Proof.Suppose for a contradiction that $$G$$ has a lean tree-decomposition $$(T,{\mathscr{V}})$$. Let $$T$$ be rooted in an arbitrary node. We first show that every end $${\varepsilon }_{n}$$ gives rise to a ray $${R}_{n}$$ in $$T$$, that is, every bag of $$(T,{\mathscr{V}})$$ meets every $${\varepsilon }_{n}$$-ray at most finitely often. For this, it suffices to show that every bag meets $${G}_{n}$$ at most finitely often. Let $$n\in {\mathbb{N}}$$ be given, and suppose there is a bag $${V}_{t}$$ that contains infinitely many vertices of $${G}_{n}$$. Then, let $${Z}_{1}\subseteq {V}_{t}$$ be a set of $${2}^{n+1}+{2}^{n}+3$$ vertices of $${G}_{n}$$, and let $$i\in {\mathbb{N}}$$ such that $${Z}_{1}$$ is contained in the first $$i$$ columns of $${G}_{n}$$. Now let $${Z}_{2}\subseteq {V}_{t}$$ be a set of $${2}^{n+1}+{2}^{n}+3$$ vertices of $${G}_{n}$$ that avoids the first $$i$$ columns of $${G}_{n}$$. Since the $$i$$th column of $${G}_{n}$$ has size $${2}^{n+1}+{2}^{n}+2$$ and separates $${Z}_{1}$$ and $${Z}_{2}$$, this contradicts that $$(T,{\mathscr{V}})$$ is lean.

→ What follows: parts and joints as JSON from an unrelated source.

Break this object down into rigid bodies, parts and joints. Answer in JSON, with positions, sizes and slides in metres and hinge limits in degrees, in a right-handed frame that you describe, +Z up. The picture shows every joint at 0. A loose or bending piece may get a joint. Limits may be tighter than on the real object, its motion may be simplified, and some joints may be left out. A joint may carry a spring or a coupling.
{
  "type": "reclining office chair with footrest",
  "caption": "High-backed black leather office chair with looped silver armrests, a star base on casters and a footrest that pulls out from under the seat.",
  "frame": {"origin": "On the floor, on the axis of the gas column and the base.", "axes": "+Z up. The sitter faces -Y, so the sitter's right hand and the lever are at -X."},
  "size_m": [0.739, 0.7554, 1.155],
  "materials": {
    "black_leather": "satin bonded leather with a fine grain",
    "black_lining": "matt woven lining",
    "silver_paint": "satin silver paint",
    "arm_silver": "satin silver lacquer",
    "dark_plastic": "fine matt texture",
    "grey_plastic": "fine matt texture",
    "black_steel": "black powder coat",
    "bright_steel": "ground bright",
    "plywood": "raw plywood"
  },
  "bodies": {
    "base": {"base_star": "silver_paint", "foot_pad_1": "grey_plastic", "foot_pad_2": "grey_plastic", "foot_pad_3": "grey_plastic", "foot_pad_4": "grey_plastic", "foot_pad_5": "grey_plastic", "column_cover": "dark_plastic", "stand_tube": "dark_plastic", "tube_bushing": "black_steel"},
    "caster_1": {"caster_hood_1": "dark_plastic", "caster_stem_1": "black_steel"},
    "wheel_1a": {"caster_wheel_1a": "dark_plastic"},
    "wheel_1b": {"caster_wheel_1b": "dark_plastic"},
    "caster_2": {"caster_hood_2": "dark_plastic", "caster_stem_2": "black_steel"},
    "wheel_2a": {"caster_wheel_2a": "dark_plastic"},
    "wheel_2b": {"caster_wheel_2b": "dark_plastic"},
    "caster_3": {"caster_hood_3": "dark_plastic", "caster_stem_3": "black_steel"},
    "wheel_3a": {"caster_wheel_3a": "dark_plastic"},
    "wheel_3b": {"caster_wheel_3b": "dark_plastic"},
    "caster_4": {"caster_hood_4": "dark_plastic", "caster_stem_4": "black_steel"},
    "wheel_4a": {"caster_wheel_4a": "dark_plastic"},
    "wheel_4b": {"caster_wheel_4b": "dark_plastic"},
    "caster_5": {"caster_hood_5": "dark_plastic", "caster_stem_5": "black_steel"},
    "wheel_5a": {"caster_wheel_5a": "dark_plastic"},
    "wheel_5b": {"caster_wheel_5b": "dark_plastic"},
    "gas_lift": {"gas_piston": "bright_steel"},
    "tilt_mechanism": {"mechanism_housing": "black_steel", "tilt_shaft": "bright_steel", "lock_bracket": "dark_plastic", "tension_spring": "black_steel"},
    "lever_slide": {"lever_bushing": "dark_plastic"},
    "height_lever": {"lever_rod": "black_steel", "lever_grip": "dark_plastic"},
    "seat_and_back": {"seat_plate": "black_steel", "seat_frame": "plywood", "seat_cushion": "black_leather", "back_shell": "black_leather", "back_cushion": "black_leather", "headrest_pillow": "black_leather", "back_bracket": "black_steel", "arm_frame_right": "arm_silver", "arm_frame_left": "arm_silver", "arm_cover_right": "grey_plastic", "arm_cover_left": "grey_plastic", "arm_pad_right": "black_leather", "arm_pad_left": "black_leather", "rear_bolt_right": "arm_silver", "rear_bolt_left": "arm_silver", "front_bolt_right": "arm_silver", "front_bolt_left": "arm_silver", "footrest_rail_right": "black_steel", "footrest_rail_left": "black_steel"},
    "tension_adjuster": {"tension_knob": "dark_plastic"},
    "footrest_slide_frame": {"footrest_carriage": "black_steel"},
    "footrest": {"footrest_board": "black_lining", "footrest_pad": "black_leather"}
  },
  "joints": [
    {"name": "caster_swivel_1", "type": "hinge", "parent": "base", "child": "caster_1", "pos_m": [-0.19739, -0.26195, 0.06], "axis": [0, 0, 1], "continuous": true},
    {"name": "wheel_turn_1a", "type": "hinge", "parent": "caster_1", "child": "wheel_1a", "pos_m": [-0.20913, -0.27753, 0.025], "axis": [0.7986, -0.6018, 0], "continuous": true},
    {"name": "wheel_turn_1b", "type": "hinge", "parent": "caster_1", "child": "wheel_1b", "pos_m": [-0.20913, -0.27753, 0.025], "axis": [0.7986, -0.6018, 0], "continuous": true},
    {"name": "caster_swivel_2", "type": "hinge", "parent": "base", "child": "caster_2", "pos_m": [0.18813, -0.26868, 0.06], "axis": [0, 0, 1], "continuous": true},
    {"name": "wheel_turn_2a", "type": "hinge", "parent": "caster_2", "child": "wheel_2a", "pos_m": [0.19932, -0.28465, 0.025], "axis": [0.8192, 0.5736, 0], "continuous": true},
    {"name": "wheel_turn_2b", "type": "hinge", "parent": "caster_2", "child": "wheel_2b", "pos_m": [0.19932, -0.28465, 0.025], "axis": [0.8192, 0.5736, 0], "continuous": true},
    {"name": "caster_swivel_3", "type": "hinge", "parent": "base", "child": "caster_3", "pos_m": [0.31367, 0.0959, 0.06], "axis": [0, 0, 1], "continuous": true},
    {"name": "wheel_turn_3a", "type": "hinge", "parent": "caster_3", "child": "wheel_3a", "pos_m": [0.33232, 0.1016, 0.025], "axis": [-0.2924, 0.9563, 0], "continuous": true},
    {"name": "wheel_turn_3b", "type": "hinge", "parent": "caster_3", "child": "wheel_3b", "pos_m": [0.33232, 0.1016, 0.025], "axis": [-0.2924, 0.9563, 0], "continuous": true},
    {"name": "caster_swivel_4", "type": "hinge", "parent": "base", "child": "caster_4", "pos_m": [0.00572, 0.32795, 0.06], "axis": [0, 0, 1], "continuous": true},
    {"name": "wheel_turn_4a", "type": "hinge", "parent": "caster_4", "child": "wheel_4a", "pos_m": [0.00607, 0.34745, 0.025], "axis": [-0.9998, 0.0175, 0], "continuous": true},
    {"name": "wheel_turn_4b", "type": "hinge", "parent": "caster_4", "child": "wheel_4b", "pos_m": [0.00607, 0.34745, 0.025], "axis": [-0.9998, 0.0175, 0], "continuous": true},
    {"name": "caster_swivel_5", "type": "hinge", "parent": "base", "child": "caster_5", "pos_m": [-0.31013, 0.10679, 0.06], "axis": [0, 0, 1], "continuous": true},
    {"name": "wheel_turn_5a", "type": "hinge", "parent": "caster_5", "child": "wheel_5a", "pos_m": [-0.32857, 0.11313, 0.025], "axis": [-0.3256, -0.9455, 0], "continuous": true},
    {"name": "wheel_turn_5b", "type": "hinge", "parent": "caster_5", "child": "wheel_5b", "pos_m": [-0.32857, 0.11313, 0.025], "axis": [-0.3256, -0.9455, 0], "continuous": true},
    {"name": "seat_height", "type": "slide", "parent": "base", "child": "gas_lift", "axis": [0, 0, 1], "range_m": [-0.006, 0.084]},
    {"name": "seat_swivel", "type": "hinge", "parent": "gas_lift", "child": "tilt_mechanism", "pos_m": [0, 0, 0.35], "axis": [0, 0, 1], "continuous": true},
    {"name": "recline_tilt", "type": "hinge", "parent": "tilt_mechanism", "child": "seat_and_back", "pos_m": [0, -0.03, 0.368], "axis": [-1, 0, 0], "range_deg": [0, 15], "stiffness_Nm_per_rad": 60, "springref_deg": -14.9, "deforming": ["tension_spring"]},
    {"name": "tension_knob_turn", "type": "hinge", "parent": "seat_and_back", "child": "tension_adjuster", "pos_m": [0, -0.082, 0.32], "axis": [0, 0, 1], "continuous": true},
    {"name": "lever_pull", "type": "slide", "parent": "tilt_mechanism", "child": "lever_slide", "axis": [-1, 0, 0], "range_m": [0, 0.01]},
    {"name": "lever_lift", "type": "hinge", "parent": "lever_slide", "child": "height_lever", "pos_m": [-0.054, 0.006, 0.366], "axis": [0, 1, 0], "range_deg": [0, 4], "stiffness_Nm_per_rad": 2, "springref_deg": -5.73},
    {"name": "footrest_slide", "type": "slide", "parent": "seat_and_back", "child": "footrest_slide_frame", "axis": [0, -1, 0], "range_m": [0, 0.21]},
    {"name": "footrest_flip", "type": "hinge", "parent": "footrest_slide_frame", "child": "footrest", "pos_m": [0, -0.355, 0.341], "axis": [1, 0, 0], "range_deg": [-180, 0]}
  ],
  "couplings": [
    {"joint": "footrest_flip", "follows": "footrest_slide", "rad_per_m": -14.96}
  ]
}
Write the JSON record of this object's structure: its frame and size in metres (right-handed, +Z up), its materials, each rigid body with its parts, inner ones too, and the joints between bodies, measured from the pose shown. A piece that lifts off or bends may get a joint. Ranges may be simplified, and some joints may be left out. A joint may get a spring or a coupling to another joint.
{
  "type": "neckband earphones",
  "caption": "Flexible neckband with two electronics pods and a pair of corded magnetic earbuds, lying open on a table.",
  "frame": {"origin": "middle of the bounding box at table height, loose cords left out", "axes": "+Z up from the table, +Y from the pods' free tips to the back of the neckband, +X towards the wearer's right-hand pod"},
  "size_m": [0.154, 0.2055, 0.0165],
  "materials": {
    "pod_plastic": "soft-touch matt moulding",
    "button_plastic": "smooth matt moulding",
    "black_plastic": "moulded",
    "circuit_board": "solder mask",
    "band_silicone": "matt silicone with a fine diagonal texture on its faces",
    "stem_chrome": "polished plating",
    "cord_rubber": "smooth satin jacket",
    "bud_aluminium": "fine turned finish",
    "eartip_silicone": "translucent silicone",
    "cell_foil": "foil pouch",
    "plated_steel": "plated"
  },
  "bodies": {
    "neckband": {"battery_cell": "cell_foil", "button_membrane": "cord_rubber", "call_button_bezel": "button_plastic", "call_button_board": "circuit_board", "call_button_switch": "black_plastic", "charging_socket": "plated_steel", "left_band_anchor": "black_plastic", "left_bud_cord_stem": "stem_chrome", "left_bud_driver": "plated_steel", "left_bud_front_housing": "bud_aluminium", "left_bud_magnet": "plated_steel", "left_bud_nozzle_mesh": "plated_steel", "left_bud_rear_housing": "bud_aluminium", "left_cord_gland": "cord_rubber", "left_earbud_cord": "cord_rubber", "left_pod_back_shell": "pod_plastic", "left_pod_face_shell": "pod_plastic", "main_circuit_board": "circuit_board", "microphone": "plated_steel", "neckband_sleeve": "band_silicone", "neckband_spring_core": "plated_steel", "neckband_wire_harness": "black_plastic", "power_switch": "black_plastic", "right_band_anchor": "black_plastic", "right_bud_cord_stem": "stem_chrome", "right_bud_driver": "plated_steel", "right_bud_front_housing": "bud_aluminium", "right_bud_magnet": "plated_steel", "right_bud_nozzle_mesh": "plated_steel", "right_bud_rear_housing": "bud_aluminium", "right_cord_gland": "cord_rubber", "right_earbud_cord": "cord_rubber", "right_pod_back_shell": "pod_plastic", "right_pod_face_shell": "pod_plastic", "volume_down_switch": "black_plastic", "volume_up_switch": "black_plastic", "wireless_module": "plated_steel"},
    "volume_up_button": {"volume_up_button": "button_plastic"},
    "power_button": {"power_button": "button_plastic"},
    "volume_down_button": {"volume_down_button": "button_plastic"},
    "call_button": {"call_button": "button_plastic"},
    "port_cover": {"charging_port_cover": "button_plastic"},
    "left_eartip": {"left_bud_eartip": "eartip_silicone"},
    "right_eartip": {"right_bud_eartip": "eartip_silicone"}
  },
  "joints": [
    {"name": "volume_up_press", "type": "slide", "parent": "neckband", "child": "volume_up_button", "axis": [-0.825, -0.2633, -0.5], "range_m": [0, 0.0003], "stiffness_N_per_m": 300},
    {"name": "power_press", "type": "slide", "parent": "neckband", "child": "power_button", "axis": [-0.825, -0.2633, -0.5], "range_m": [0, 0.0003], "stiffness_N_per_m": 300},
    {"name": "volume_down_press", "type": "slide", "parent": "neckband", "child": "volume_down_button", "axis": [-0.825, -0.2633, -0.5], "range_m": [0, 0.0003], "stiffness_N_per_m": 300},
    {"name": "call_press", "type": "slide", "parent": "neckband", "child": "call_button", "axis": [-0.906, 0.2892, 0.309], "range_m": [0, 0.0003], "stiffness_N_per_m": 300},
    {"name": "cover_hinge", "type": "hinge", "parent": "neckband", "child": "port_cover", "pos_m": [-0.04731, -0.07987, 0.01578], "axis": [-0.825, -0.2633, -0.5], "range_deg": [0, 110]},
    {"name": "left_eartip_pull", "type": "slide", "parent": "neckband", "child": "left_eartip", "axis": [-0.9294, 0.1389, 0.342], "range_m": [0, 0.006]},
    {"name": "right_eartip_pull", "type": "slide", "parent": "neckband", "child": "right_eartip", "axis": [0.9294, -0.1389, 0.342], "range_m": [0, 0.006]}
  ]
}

Hence, each $${\varepsilon }_{n}$$-ray meets every bag of $$(T,{\mathscr{V}})$$ at most finitely often, which implies that $${\varepsilon }_{n}$$ gives rise to a ray $${R}_{n}$$ in $$T$$. In particular, then, there exists a node $$t$$ of $${R}_{n}$$ such that $${V}_{t}$$ meets every row of $${G}_{n}$$: If not, then every bag $${V}_{t}$$ of $${R}_{n}$$ avoids some row of $${G}_{n}$$. In fact, since $${\varepsilon }_{n}$$ gives rise to $${R}_{n}$$ and thus every $${V}_{t}$$ meets every row that meets $${V}_{s}$$ for some node $$s{\lt }_{T}t$$ of $${R}_{n}$$, all $${V}_{t}$$ with $$t\in {R}_{n}$$ avoid the same row of $${G}_{n}$$. Since $${\varepsilon }_{n}$$ gives rise to $${R}_{n}$$, it follows that this row is contained in $$G\mathring{\uparrow }e$$ for all edges $$e$$ of $${R}_{n}$$, which contradicts that $$(T,{\mathscr{V}})$$ is a tree-decomposition. Hence, there is a node $${t}_{n}$$ of $${R}_{n}$$ such that $${V}_{{t}_{n}}$$ meets every row of $${G}_{n}$$. Let $${X}_{n}\subseteq {V}_{{t}_{n}}$$ be a set consisting of precisely one vertex of each row of $${G}_{n}$$. In particular, $${X}_{n}$$ has size $${2}^{n+1}+{2}^{n}+2$$ and is linked to $${\varepsilon }_{n}$$.